GIVEN DATA →
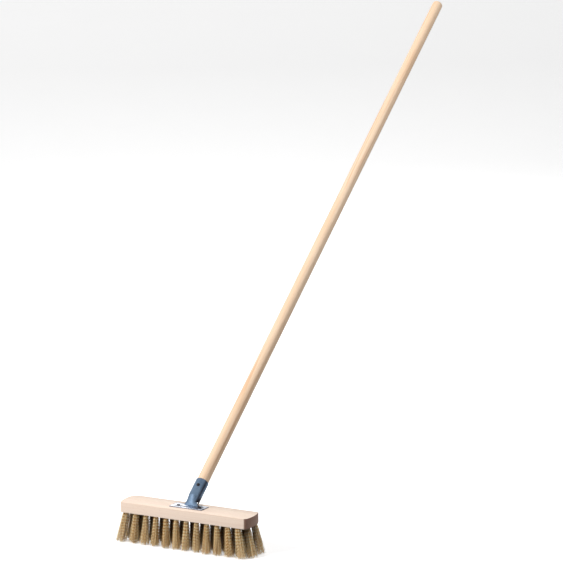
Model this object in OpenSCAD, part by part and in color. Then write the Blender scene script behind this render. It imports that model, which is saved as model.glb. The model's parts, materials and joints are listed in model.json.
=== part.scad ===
// Push broom: a hardwood block with crimped wire tufts, a sheet-steel socket
// and a round wooden handle that leans back from the block.
//
// X runs along the block, the handle leans towards +Y and Z is up.
// The origin is on the floor, at the plane of the bristle tips, under the
// centre of the block.

/* [Block] */
// Length over the bowed ends
block_l = 300; // [290:1:320]
// Width, front to back
block_w = 60; // [58:1:66]
// Thickness
block_h = 21; // [20:1:26]
// How far each end bows out past its square corner
end_bow = 7; // [5:0.5:9]
// Distance from the centre line to the point where an end bows out most
bow_peak_y = 5; // [3:1:8]
// Radius of the rounded corner at the rear of the left end
rear_corner_r = 14; // [10:1:16]
// Radius of the rounded corner at the front of the right end
front_corner_r = 8; // [6:1:14]

/* [Tufts] */
// Number of tufts in a row
tufts_per_row = 12; // [8:1:12]
// Spacing along a row
tuft_pitch = 23.6; // [22:0.1:24]
// Position of the first tuft of a leading row
first_tuft_x = -134.5; // [-136:0.5:-132]
// Spacing between rows
row_pitch = 14.4; // [13:0.1:15]
// Length of wire that shows under the block
bristle_l = 63; // [50:1:80]
// Diameter of a drilled tuft hole
tuft_hole_d = 8; // [7:0.1:8.5]
// Depth of a drilled tuft hole
tuft_hole_depth = 13; // [11:0.5:15]
// Diameter of a tuft where it meets the floor
tuft_tip_d = 12.6; // [10:0.2:13]
// Outward lean of the last tuft at each end, in degrees
end_splay = 11; // [0:1:14]
// Outward lean of the front and rear rows, in degrees
row_splay = 3; // [0:0.5:5]

/* [Socket] */
// Length of the base plate
plate_l = 75; // [70:1:90]
// Width of the base plate
plate_w = 29; // [28:1:36]
// Thickness of the base plate
plate_t = 1.5; // [1:0.1:3]
// Outside diameter of the rolled sleeve
sleeve_d = 26.5; // [26.4:0.1:28]
// Thickness of the sleeve's sheet
sheet_t = 1.5; // [1:0.1:1.5]
// Distance from the base plate to the top of the sleeve, along the handle
sleeve_top = 60; // [55:1:90]
// Width of the open seam of the sleeve
seam_w = 1; // [0.5:0.1:2]
// Reach of the flare where the neck meets the base plate
flare_r = 8; // [4:0.5:9]
// Spacing of the two screws in the base plate
screw_spacing = 49; // [44:1:56]

/* [Handle] */
// Diameter of the handle
handle_d = 24; // [22:0.5:24]
// Length of the handle
handle_l = 1480; // [1200:5:1600]
// Lean of the handle from upright, in degrees
lean = 51; // [45:1:54]

/* [Hidden] */
$fn = 96;
fit_gap = 0.1;     // room left between parts that sit in one another
past = 1;          // how far a cut runs past the face that it opens
side = [-1, 1];    // the two ends, or the two screws

// The radius of an end's arc, from its chord and its height
bow_r = (pow(block_w / 2 + bow_peak_y, 2) + pow(end_bow, 2)) / (2 * end_bow);

block_under_z = bristle_l;
block_top_z = block_under_z + block_h;
plate_top_z = block_top_z + plate_t;

// Rows of tufts run front to rear. Every second row is moved by half a pitch.
row_letters = ["a", "b", "c", "d"];
row_count = len(row_letters);
tuft_r = tuft_hole_d / 2 - fit_gap;
tuft_numbers = [1 : tufts_per_row];

// The wire of each tuft is looped over a flat anchor driven across its hole.
anchor_l = 7.2;
anchor_w = 0.8;
anchor_h = 2;
anchor_depth = 9;  // from the block's underside to the anchor's lower edge

// Neck of the socket: an upright half shell that the leaning sleeve grows from
sleeve_r = sleeve_d / 2;
bore_r = sleeve_r - sheet_t;
axis_y = 7.6;      // where the handle's axis meets the top of the base plate
neck_front_y = 6;
neck_extra = 0.15;   // the neck stands this much proud of the sleeve on both faces
neck_r = sleeve_r + neck_extra;
neck_bore_r = sleeve_r - sheet_t - neck_extra;
neck_y = neck_front_y + neck_r;
bend_z = (neck_y - axis_y) / tan(lean);
neck_rear_y = 11.4;  // the open notch between neck and rear runs from here
notch_rear_y = 20;   // to here
rear_lift = 1;       // gap between the sleeve's rear rim and the base plate's height
flare_ease = 6;      // larger is straighter and less like a quarter circle
seam_angle = 24;     // round the sleeve from +X towards the front
big = 200;           // larger than the socket in every direction

// Handle: its turned-down, tapered foot sits in the sleeve and its top is domed.
handle_r = handle_d / 2;
handle_foot = 20;
handle_tip = handle_foot + handle_l;
shoulder = 0.3;      // smallest step from the handle down to its foot
stub_r = min(handle_r - shoulder, bore_r - fit_gap);
stub_top = sleeve_top + 2;
taper_l = 6;
taper_in = 1.5;
dome_h = 8;

// Countersunk wood screws of the base plate
screw_head_r = 4.4;
screw_head_h = 1.2;
screw_shank_r = 2;
screw_l = 14;
slot_w = 1;
slot_depth = 0.7;
// Pan-head screw that holds the handle in the sleeve
pin_s = 43;          // along the handle
pin_angle = 12;      // round the sleeve from its front towards +X
pin_head_r = 3.6;
pin_head_h = 2.2;
pin_shank_r = 1.6;
pin_l = 14;

function tuft_x(row, n) = first_tuft_x + (row % 2) * tuft_pitch / 2 + (n - 1) * tuft_pitch;
function row_y(row) = (row - (row_count - 1) / 2) * row_pitch;
// The lean along X grows with the cube of the distance from the centre.
function lean_x(x) = end_splay * pow(x / -first_tuft_x, 3);
function lean_y(row) = row == 0 ? -row_splay : row == row_count - 1 ? row_splay : 0;

// ---- Placing ----

// Moves a child made at the origin, pointing down, to one tuft's place.
module at_tuft(row, n)
    translate([tuft_x(row, n), row_y(row), block_under_z])
        rotate([lean_y(row), -lean_x(tuft_x(row, n)), 0])
            children();

// The child's Z axis becomes the handle's axis, from the base plate upwards.
module along_handle()
    translate([0, axis_y, plate_top_z]) rotate([-lean, 0, 0]) children();

module at_plate_screw(end)
    translate([end * screw_spacing / 2, 0, plate_top_z]) children();

// The child's Z axis points out of the sleeve's front, through the pin's hole.
module at_handle_screw()
    along_handle()
        translate([0, 0, pin_s]) rotate([90, 0, pin_angle]) children();

// ---- Block ----

// One bowed end: a large disc that passes through the square corner
module bow_disc(end)
    translate([end * (block_l / 2 - bow_r), -end * bow_peak_y]) circle(bow_r, $fn = 360);

// Rounds the rear left corner of its child to radius r.
module round_left_corner(r) {
    reach_y = block_w / 2 - r - bow_peak_y;
    centre_x = bow_r - block_l / 2 - sqrt(pow(bow_r - r, 2) - pow(reach_y, 2));
    centre = [centre_x, block_w / 2 - r];
    outward = [centre_x - (bow_r - block_l / 2), reach_y] / (bow_r - r);
    difference() {
        children();
        polygon([centre, centre + 2 * r * outward, centre + [-2 * r, 2 * r], centre + [0, 2 * r]]);
    }
    translate(centre) circle(r);
}

module block_outline()
    rotate(180) round_left_corner(front_corner_r)
        rotate(180) round_left_corner(rear_corner_r)
            intersection() {
                square([block_l, block_w], center = true);
                union() {
                    for (end = side) bow_disc(end);
                }
            }

module block()
    color("bisque")
        difference() {
            translate([0, 0, block_under_z]) linear_extrude(block_h) block_outline();
            for (row = [0 : row_count - 1]) for (n = tuft_numbers)
                at_tuft(row, n)
                    translate([0, 0, -past]) cylinder(d = tuft_hole_d, h = tuft_hole_depth + past);
            for (end = side)
                at_plate_screw(end)
                    translate([0, 0, -screw_l - fit_gap]) cylinder(r = screw_shank_r + fit_gap / 2, h = screw_l);
        }

// ---- Tufts ----

// The stub in its hole, slotted for the anchor, and the flared wire below it
module tuft(row, n)
    color("goldenrod")
        intersection() {
            at_tuft(row, n) {
                difference() {
                    cylinder(r = tuft_r, h = tuft_hole_depth - fit_gap);
                    translate([0, 0, anchor_depth + anchor_h / 2])
                        cube([2 * tuft_hole_d, anchor_w + 2 * fit_gap, anchor_h + 2 * fit_gap], center = true);
                }
                mirror([0, 0, 1])
                    cylinder(r1 = tuft_r, r2 = tuft_tip_d / 2, h = bristle_l * 1.05);
            }
            translate([-block_l, -block_w, 0]) cube([2 * block_l, 2 * block_w, block_top_z]);
        }

module anchor_row(row)
    color("gray")
        for (n = tuft_numbers)
            at_tuft(row, n)
                translate([0, 0, anchor_depth + anchor_h / 2])
                    cube([anchor_l, anchor_w, anchor_h], center = true);

// ---- Socket ----

module base_plate()
    color("gainsboro")
        difference() {
            translate([-plate_l / 2, -plate_w / 2, block_top_z]) cube([plate_l, plate_w, plate_t]);
            for (end = side)
                at_plate_screw(end) {
                    translate([0, 0, -plate_t - past]) cylinder(r = screw_shank_r + fit_gap, h = plate_t + 2 * past);
                    translate([0, 0, fit_gap - screw_head_h])
                        cylinder(r1 = screw_shank_r + fit_gap, r2 = screw_head_r + fit_gap, h = screw_head_h);
                }
        }

// One side of the plane in which neck and sleeve meet: 0 is above it and 1 is below it
module beside_bend(below)
    translate([0, neck_y, plate_top_z + bend_z]) rotate([-lean / 2, 0, 0])
        translate([-big / 2, -big / 2, -below * big]) cube(big);

// The leaning sleeve, with its seam and the hole for the handle screw
module sleeve()
    difference() {
        along_handle() cylinder(r = sleeve_r, h = sleeve_top);
        along_handle() translate([0, 0, -past]) cylinder(r = bore_r, h = sleeve_top + 2 * past);
        along_handle() rotate(-seam_angle)
            translate([bore_r / 2, -seam_w / 2, -past]) cube([sleeve_r, seam_w, sleeve_top + 2 * past]);
        at_handle_screw() cylinder(r = pin_shank_r + fit_gap, h = sleeve_d);
    }

// The upright front shell between base plate and sleeve, with its flared foot
module neck()
    translate([0, neck_y, plate_top_z])
        difference() {
            union() {
                cylinder(r = neck_r, h = 2 * bend_z);
                rotate_extrude()
                    translate([neck_r - sheet_t / 2, 0])
                        difference() {
                            square([sheet_t / 2 + flare_r, flare_r]);
                            translate([sheet_t / 2 + flare_r + flare_ease, flare_r + flare_ease])
                                circle(norm([flare_r + flare_ease, flare_ease]));
                        }
            }
            translate([0, 0, -past]) cylinder(r = neck_bore_r, h = 2 * bend_z + 2 * past);
            translate([-big / 2, neck_rear_y - neck_y, -big / 2]) cube(big);
        }

module socket_tube()
    color("lightsteelblue")
        union() {
            difference() {
                neck();
                beside_bend(0);
            }
            difference() {
                sleeve();
                // below the bend only the rear stays, down to its rim
                difference() {
                    beside_bend(1);
                    translate([-big / 2, notch_rear_y, plate_top_z + rear_lift]) cube(big);
                }
            }
        }

// ---- Fasteners ----

module plate_screws()
    color("dimgray")
        for (end = side)
            at_plate_screw(end)
                difference() {
                    union() {
                        translate([0, 0, -screw_l]) cylinder(r = screw_shank_r, h = screw_l);
                        translate([0, 0, -screw_head_h])
                            cylinder(r1 = screw_shank_r, r2 = screw_head_r, h = screw_head_h);
                    }
                    translate([-big / 2, -slot_w / 2, -slot_depth]) cube([big, slot_w, big]);
                }

module handle_screw()
    color("silver")
        at_handle_screw()
            difference() {
                union() {
                    translate([0, 0, sleeve_r + fit_gap])
                        scale([1, 1, pin_head_h / pin_head_r]) intersection() {
                            sphere(pin_head_r);
                            cylinder(r = pin_head_r, h = pin_head_r);
                        }
                    translate([0, 0, handle_r - pin_l + sheet_t])
                        cylinder(r = pin_shank_r, h = pin_l + 2 * fit_gap);
                }
                translate([-slot_w / 2, -big / 2, sleeve_r + pin_head_h - slot_depth]) cube([slot_w, big, big]);
            }

// ---- Handle ----

module handle()
    color("wheat")
        difference() {
            along_handle() {
                translate([0, 0, handle_foot]) cylinder(r1 = stub_r - taper_in, r2 = stub_r, h = taper_l);
                translate([0, 0, handle_foot + taper_l])
                    cylinder(r = stub_r, h = stub_top - handle_foot - taper_l);
                translate([0, 0, stub_top]) cylinder(r = handle_r, h = handle_tip - dome_h - stub_top);
                translate([0, 0, handle_tip - dome_h])
                    rotate_extrude() intersection() {
                        scale([1, dome_h / handle_r]) circle(handle_r);
                        square(handle_d);
                    }
            }
            at_handle_screw()
                translate([0, 0, handle_r - pin_l]) cylinder(r = pin_shank_r + fit_gap / 2, h = sleeve_d);
        }

block();
base_plate();
socket_tube();
plate_screws();
handle_screw();
handle();
for (row = [0 : row_count - 1])
    anchor_row(row);
for (row = [0 : row_count - 1]) for (n = tuft_numbers)
    tuft(row, n);
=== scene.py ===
"""Push broom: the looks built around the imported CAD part. All lengths are in metres."""

import json
import math

import bmesh
import bpy
import numpy as np
from mathutils import Matrix, Vector


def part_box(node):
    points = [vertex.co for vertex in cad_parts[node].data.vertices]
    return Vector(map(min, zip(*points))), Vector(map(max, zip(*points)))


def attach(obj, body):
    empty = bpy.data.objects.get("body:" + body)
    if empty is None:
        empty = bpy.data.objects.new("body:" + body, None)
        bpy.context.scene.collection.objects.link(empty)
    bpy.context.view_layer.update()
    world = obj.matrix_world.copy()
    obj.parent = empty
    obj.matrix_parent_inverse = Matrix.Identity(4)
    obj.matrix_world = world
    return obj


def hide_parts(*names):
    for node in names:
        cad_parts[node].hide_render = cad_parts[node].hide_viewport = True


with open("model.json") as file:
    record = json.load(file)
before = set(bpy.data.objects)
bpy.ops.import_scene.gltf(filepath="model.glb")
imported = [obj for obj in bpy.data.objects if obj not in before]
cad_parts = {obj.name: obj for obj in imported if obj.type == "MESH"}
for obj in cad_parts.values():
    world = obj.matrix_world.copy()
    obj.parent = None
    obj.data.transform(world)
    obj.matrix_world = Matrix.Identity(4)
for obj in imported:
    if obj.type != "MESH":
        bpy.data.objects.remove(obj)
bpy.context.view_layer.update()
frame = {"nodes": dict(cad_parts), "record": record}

MM = 0.001
BODY = "root"


# ---- Frame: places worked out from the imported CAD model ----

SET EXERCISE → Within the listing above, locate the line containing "plate_screws();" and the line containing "obj.matrix_world = Matrix.Identity(4)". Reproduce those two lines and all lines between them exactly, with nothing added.

ANSWER FOR THE TASK →
plate_screws();
handle_screw();
handle();
for (row = [0 : row_count - 1])
    anchor_row(row);
for (row = [0 : row_count - 1]) for (n = tuft_numbers)
    tuft(row, n);
=== scene.py ===
"""Push broom: the looks built around the imported CAD part. All lengths are in metres."""

import json
import math

import bmesh
import bpy
import numpy as np
from mathutils import Matrix, Vector


def part_box(node):
    points = [vertex.co for vertex in cad_parts[node].data.vertices]
    return Vector(map(min, zip(*points))), Vector(map(max, zip(*points)))


def attach(obj, body):
    empty = bpy.data.objects.get("body:" + body)
    if empty is None:
        empty = bpy.data.objects.new("body:" + body, None)
        bpy.context.scene.collection.objects.link(empty)
    bpy.context.view_layer.update()
    world = obj.matrix_world.copy()
    obj.parent = empty
    obj.matrix_parent_inverse = Matrix.Identity(4)
    obj.matrix_world = world
    return obj


def hide_parts(*names):
    for node in names:
        cad_parts[node].hide_render = cad_parts[node].hide_viewport = True


with open("model.json") as file:
    record = json.load(file)
before = set(bpy.data.objects)
bpy.ops.import_scene.gltf(filepath="model.glb")
imported = [obj for obj in bpy.data.objects if obj not in before]
cad_parts = {obj.name: obj for obj in imported if obj.type == "MESH"}
for obj in cad_parts.values():
    world = obj.matrix_world.copy()
    obj.parent = None
    obj.data.transform(world)
    obj.matrix_world = Matrix.Identity(4)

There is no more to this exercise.